Auf meine Anweisung hin bogen wir in die Claymont Street ein. Meine Mutter würde sich bald auf den Heimweg machen, und ich war dran mit Essenkochen. Das Wochenende lag endlos und elend vor mir. Montag war ferne Zukunft.

Der Jeep hielt an, den Motor im Leerlauf.

»Dann, danke für den Kaffee«, sagte ich leise. Ich wollte mich nicht verabschieden.
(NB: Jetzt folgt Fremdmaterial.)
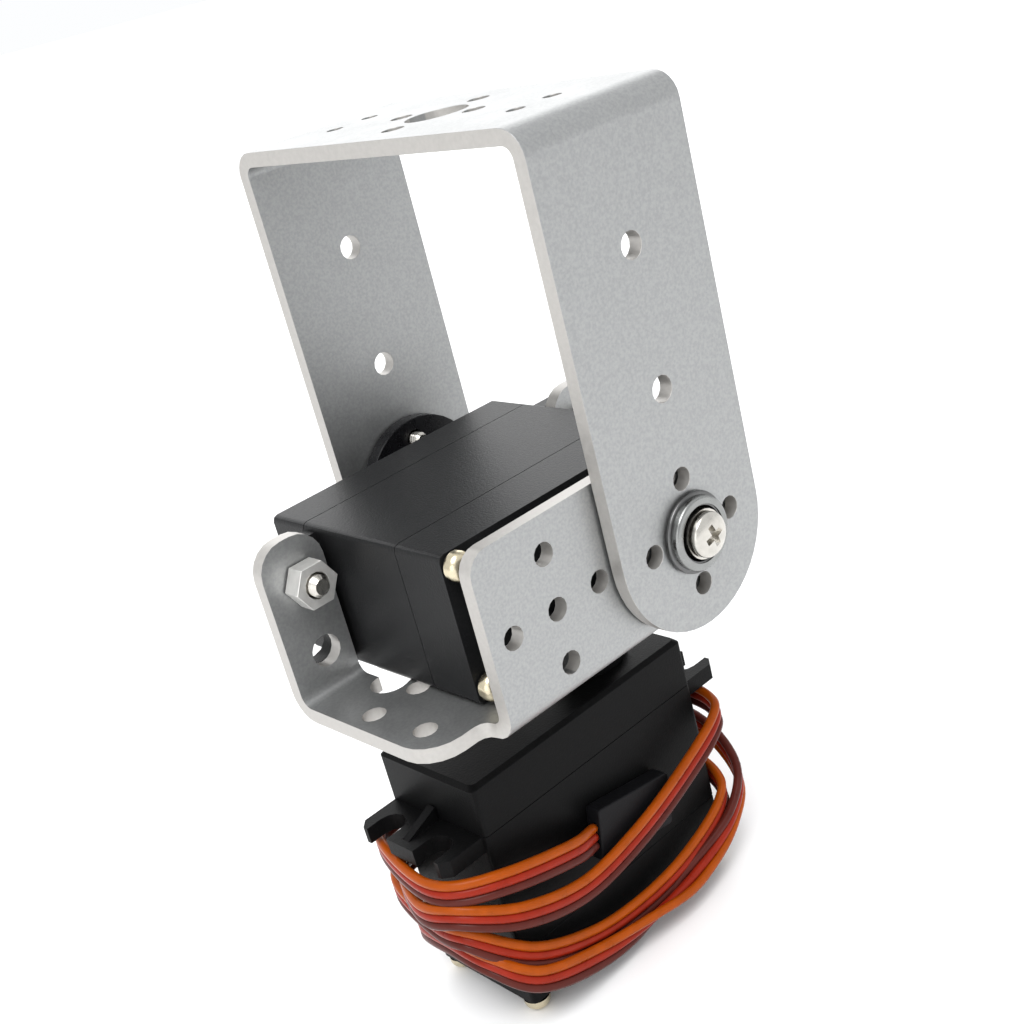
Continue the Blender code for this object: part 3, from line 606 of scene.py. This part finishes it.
def make_bearing(m):
    """The idle pivot's flanged bearing: dark flange, low ring with a rounded shoulder, recessed lip."""
    outer = [(RING_BORE, -1.85), (3.85, -1.85), (3.85, 0.02), (5.25, 0.02)]
    outer += arc_points(5.0, 0.22, 0.25, 0, 90, 4)
    outer += [(4.77, FLANGE_TOP)] + arc_points(4.37, 1.05, 0.4, 0, 90, 6)
    outer += [(LIP_R, 1.45), (3.72, 1.25), (RING_BORE, 1.22)]
    ring = new_object("pivot_bearing_outer_body", turned([(r, z + ARM_FACE) for r, z in outer], 64))
    for polygon in ring.data.polygons:
        x, y, z = polygon.center
        on_flange = z < (ARM_FACE + FLANGE_TOP + 0.02) * MM
        on_lip = Vector((x, y)).length < (LIP_R - 0.05) * MM
        polygon.material_index = 1 if on_flange or on_lip else 0
    ring.data.transform(aimed((0, -1, 0)))
    ring.data.transform(Matrix.Translation(at(0, 0, TILT_Z)))
    smooth_below(ring, 40)
    finish_piece(ring, "tilt_arm", [m["chrome"], m["dark_steel"]], "pivot_bearing_outer")


def make_horns(frame, m):
    softened(frame, "tilt_horn", "tilt_arm", [m["horn"]], 0.25)
    softened(frame, "pan_horn", "platform", [m["horn"]], 0.25)


def dress_the_rest(frame, m):
    """Materials for the CAD nodes that keep their own shape."""
    looks = {
        "motor_pinion": "gear", "gear_1": "gear", "gear_2": "gear", "gear_3": "gear", "output_gear": "gear",
        "gear_pin": "nickel", "output_bearing": "chrome", "motor": "can", "potentiometer": "can",
        "control_board": "board", "horn_screw": "nickel", "pivot_bearing_inner": "nickel",
    }
    for name, node in frame["nodes"].items():
        for ending, look in looks.items():
            if name.endswith(ending):
                node.data.materials.clear()
                node.data.materials.append(m[look])


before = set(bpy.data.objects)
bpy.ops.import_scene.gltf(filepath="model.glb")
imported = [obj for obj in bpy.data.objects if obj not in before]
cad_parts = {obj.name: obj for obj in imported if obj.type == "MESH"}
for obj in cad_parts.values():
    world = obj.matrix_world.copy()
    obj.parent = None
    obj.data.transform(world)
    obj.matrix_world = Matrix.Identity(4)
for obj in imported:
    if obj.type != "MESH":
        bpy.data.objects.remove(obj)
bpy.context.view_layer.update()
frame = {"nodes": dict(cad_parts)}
make_camera()
looks = make_materials()
make_lead(frame, looks)
make_stage()
make_brackets(frame, looks)
make_servo_cases(frame, looks)
make_screws(looks)
make_nuts(frame, looks)
make_bearing(looks)
make_horns(frame, looks)
dress_the_rest(frame, looks)
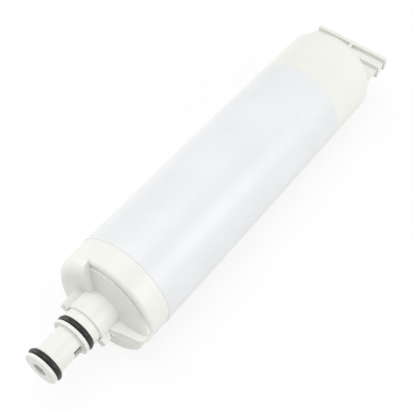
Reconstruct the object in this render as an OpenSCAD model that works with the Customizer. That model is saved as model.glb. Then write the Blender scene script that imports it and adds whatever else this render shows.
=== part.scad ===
// Quarter-turn water filter cartridge for a refrigerator's base grille.
// X runs along the axis and points out of the nozzle, Y along the handle rail, Z up.
// The origin is the centre of the nozzle's tip face, so the body lies at negative X.
// Stations are distances behind the tip face. Inside the modules z = -station.

/* [Body] */
// Outside diameter of the housing tube
body_d = 60; // [52:0.5:70]
// Wall of the housing tube
tube_wall = 2.6; // [2:0.1:3.6]
// Length of the straight tube, from the shoulder to the end cap joint
tube_l = 212.4; // [150:0.2:260]
// Plastic between the shoulder's lowest floor and the inside of the tube
front_wall = 3; // [2:0.1:4]

/* [Nozzle] */
// Diameter of the land at the tip
tip_d = 19.6; // [18.8:0.1:20.2]
// Length of that land
tip_l = 2; // [1.4:0.1:3]
// Diameter of the outlet bore
bore_d = 8; // [6:0.1:8.6]
// Diameter of the wall behind the tip seal
tip_wall_d = 19; // [18:0.1:19.6]
// Length of the flare from that wall to the barrel
flare_l = 3.4; // [2:0.1:4.4]
// Diameter of the barrel between the seals
barrel_d = 17.1; // [16.4:0.1:17.9]
// Length of the barrel behind the flare
barrel_l = 13; // [10:0.1:18]
// Diameter of the flange ahead of the base seal
flange_d = 22; // [21:0.1:22.4]
// Thickness of that flange
flange_l = 1.9; // [1.2:0.1:3]
// Diameter of the post behind the base seal
post_d = 21.6; // [20.8:0.1:22.2]
// Length of the post
post_l = 4.7; // [3:0.1:8]
// Diameter of the collar that carries the lugs
collar_d = 24; // [23:0.1:25.4]
// Length of the collar, from the post to the shoulder's floor
collar_l = 13.5; // [12:0.1:18]
// Chamfer on the collar's and the tip's front edges
edge_c = 0.4; // [0.1:0.1:0.7]

/* [Ports] */
// Length of the inlet windows along the barrel
port_l = 5.5; // [4:0.1:7]
// Width of the inlet windows
port_w = 6; // [4:0.1:7]
// Plastic between a window and the flange
port_back = 0.5; // [0.3:0.1:2]
// Wall of the tube round the outlet bore
inner_wall = 1.6; // [1.2:0.1:1.8]
// Width of the ring channel between that tube and the barrel
channel_w = 1.3; // [1:0.1:1.4]

/* [Seals] */
// Cord diameter of the two nozzle seals
seal_cord = 3.2; // [2.8:0.1:3.4]
// Outside diameter of the tip seal
tip_seal_d = 21; // [20.4:0.1:22]
// Outside diameter of the base seal
base_seal_d = 22.8; // [22.4:0.1:24]
// Play along the axis between a seal and its groove
groove_play = 0.3; // [0.2:0.05:0.6]

/* [Bayonet] */
// Height of the lugs above the collar
lug_h = 3.2; // [2:0.1:4.4]
// Length of the lugs along the axis
lug_l = 13.3; // [8:0.1:15]
// Width of the lugs round the collar
lug_w = 6; // [4:0.1:9]
// How far the lugs start ahead of the collar's front edge
lug_lead = 1; // [0.2:0.1:2]
// Radius on the lugs' outer corners
lug_r = 1; // [0.4:0.1:1.8]
// Angle of the first lug, from the rail towards the top
lug_a = -22.5; // [-40:0.5:-10]
// Depth of the pocket in the first lug's upper side
pocket_h = 1.8; // [0.8:0.1:2.6]
// Length of that pocket along the axis
pocket_l = 3.2; // [2:0.1:4]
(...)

»Tut mir leid, wenn meine Fragen dich verwirrt haben.«

»War das deine Absicht?«

»Nein. Ich war nur neugierig.« Er senkte den Kopf und sah mich durch den Pony hindurch an, der ihm wirklich reizend vor den Augen hing. »Vermutlich stelle ich mich nicht gerade toll dabei an, jemanden kennenzulernen. Ich will dich nicht verschrecken.«

»Schon gut. Engel und Himmelsdinge verschrecken mich nicht.«

Ich lehnte mich ein winziges bisschen in seine Richtung, gerade so weit, dass ich nicht total gierig wirkte. An seinen Augen war nichts abzulesen. In ihnen lagen Sehnsucht und Weisheit, als ob Garreths Seele viel älter wäre als er selbst, oder besser gesagt, ewig alt. Mit einer Hand strich er eine meiner Locken glatt, die sich auf der Fahrt ins Gesicht geschoben hatte. Das löste etwas in meinem Unterbewusstsein Verborgenes aus.

»Du musst sicher deine Freundin Claire anrufen, oder?« Seine Aufmerksamkeit erstaunte mich, aber noch viel mehr erstaunte mich, wie nah seine Lippen meinen waren.

»Ja«, brachte ich als Antwort gerade noch zustande. Ich starrte seinen Mund an und hoffte, dass er meinen berühren würde. Mein erster Kuss.

»Du hast mir noch gar keine Antwort auf meine Frage gegeben.« Seine Finger umschlossen sanft mein Gesicht.

»Würde es dir was ausmachen, die Frage noch mal zu wiederholen?« Ich trieb, sank, ging unter in einem Meer aus Blau. Ich wollte nie wieder an die Oberfläche zurück.

»Eigentlich war es ja deine Frage. Du wolltest wissen, ob ich nur in deiner Einbildung existiere.«

»Weiß … ich … immer noch nicht.«

Ich versank immer tiefer in einem warmen, tiefen und ewigen blauen Meer. Völlig egal, ob er meiner Einbildung entsprungen war oder nicht, ich würde ihn auf keinen Fall wieder gehen lassen. Claire hatte recht. Höchste Zeit für einen Freund.

»Nehmen wir mal an, rein hypothetisch natürlich, dass du nicht real bist, könntest du mich dann wohl im Traum besuchen, damit ich nicht bis Montag warten muss, um dich wiederzusehen?« Hatte ich das gesagt? Der gemeinsame Nachmittag ging dem Ende zu, aber ich wollte mich partout nicht aus seinem Griff lösen und aus dem Auto steigen.

»Klar. Wenn ich nicht real bin, kann ich alles.« Er lächelte und spielte mit.

»Also abgemacht.«

Garreth stieg aus dem Auto und kam auf meine Seite, um mir wie ein echter Gentleman die Tür zu öffnen. Er lehnte sich dicht an mich, berührte kurz mit seinen Lippen meine und zögerte dann. Ich schwankte leicht und lehnte mich näher an ihn heran, um meine Lippen auf seine zu drücken, aber er zog sich langsam zurück. Zeit für den Abschied.

Die fünf Stufen hoch zur Haustür waren eine echte Herausforderung, zum Glück hielt mich das Geländer. Ich drehte den Schlüssel um und ging hinein. Mir blieb noch ungefähr eine halbe Stunde, um Claire anzurufen, bevor ich kochen musste. Obwohl mir das wichtig war, kam ich nicht von der Tür weg. Ich sah dem grauen Jeep nach, der immer kleiner wurde und sich von mir entfernte.